> _To do_: Filter the entries, keeping every line with the word "bodies".

> _Supplied entries_:
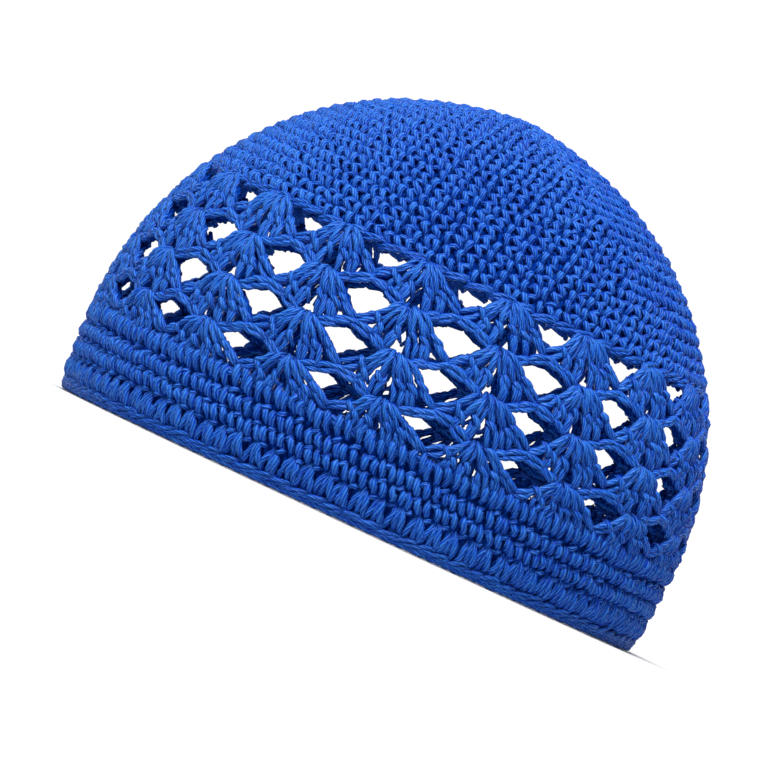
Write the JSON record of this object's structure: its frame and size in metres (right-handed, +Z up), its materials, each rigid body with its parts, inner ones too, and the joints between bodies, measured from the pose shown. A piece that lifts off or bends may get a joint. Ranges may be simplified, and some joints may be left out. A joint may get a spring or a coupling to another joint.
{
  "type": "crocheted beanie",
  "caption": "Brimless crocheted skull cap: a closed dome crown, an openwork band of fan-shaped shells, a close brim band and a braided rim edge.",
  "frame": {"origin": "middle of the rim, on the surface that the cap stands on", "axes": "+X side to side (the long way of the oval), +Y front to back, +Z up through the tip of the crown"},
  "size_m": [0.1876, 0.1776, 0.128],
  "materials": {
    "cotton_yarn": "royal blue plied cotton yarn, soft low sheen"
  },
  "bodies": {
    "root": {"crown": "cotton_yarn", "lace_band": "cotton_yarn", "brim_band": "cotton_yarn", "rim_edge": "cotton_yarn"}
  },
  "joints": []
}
...
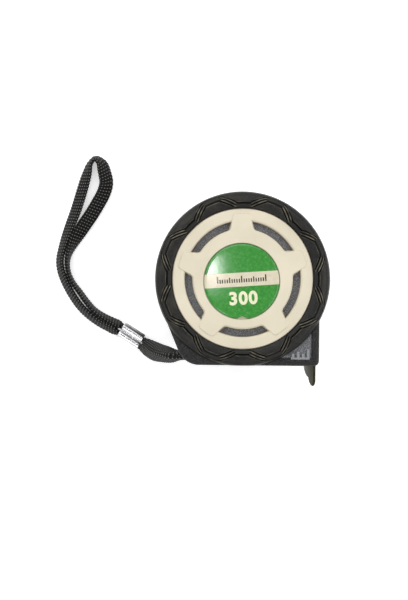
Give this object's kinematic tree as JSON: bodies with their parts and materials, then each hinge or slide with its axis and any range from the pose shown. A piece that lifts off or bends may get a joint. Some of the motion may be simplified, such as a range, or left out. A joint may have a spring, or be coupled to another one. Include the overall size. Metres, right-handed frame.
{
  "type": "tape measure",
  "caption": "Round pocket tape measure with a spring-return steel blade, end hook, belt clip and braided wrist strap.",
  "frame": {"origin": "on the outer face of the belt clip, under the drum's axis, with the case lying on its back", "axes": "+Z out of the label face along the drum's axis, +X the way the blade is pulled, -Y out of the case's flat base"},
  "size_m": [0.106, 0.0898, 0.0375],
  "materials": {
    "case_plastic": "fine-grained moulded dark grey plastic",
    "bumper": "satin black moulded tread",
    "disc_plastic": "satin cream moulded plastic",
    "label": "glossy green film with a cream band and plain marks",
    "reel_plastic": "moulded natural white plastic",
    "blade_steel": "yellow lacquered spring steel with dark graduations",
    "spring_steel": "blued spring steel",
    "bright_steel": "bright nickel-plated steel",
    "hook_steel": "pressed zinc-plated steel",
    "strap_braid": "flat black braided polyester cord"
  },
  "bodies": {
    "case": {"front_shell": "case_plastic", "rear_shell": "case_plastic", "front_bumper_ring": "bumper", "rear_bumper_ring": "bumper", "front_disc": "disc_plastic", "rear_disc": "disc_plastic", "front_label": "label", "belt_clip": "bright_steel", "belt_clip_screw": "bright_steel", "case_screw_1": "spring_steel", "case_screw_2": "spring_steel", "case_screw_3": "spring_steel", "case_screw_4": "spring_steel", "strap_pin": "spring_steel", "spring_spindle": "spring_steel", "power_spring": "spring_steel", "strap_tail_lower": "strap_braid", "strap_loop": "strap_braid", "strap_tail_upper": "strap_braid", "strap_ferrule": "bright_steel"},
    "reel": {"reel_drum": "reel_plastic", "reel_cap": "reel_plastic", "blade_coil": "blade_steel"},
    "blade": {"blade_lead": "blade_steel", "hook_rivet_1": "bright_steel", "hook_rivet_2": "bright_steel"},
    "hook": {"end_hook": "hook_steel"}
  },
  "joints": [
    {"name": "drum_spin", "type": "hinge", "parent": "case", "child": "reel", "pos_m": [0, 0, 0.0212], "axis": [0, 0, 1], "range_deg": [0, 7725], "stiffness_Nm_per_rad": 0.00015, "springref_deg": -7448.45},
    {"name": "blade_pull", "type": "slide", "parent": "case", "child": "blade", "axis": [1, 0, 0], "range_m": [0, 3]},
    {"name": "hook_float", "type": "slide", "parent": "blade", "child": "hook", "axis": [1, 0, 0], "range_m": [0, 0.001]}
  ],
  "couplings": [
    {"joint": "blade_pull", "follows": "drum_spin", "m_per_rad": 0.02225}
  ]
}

> _Written answer_:
Write the JSON record of this object's structure: its frame and size in metres (right-handed, +Z up), its materials, each rigid body with its parts, inner ones too, and the joints between bodies, measured from the pose shown. A piece that lifts off or bends may get a joint. Ranges may be simplified, and some joints may be left out. A joint may get a spring or a coupling to another joint.
  "bodies": {
Give this object's kinematic tree as JSON: bodies with their parts and materials, then each hinge or slide with its axis and any range from the pose shown. A piece that lifts off or bends may get a joint. Some of the motion may be simplified, such as a range, or left out. A joint may have a spring, or be coupled to another one. Include the overall size. Metres, right-handed frame.
  "bodies": {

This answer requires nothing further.